What the exercise asks: Below are several entries. Transcribe exactly those lines that fall from the one with "Turn this picture" through the one with "# level, +Z", end lines included.

Entries supplied:

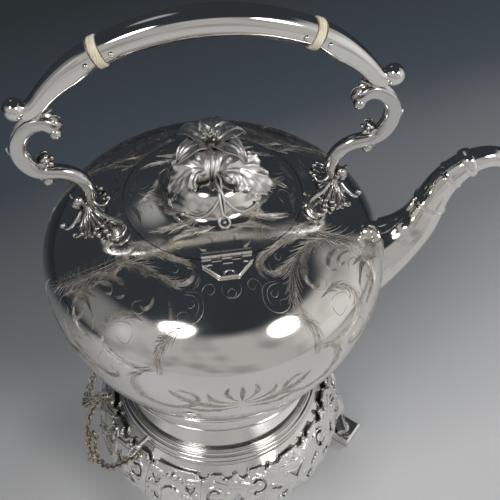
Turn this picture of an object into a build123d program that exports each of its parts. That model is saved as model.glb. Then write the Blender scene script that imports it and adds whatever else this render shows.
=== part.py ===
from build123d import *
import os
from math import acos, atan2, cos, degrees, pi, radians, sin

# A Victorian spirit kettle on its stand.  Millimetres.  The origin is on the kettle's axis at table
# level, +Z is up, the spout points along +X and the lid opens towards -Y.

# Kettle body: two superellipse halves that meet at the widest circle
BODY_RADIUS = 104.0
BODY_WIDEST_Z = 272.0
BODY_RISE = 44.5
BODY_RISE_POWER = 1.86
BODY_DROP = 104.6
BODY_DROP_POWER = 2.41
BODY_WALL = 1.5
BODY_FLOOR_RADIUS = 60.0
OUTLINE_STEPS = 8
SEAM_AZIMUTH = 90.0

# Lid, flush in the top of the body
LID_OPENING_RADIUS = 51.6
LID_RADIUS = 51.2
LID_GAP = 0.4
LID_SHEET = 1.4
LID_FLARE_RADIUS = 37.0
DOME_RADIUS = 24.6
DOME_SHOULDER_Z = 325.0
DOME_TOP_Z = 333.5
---
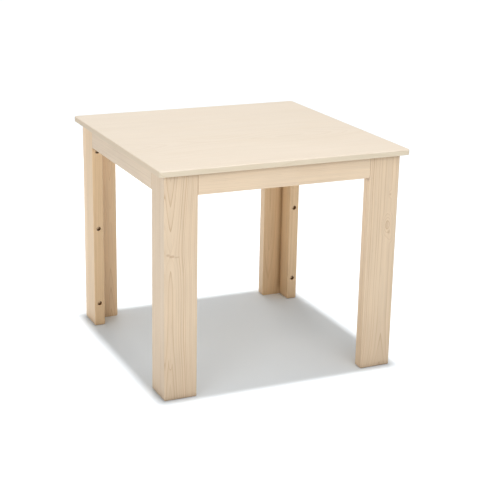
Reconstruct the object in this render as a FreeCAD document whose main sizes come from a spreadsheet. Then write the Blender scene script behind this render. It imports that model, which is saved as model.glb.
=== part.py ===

Completed exercise:
Turn this picture of an object into a build123d program that exports each of its parts. That model is saved as model.glb. Then write the Blender scene script that imports it and adds whatever else this render shows.
=== part.py ===
from build123d import *
import os
from math import acos, atan2, cos, degrees, pi, radians, sin

# A Victorian spirit kettle on its stand.  Millimetres.  The origin is on the kettle's axis at table
# level, +Z is up, the spout points along +X and the lid opens towards -Y.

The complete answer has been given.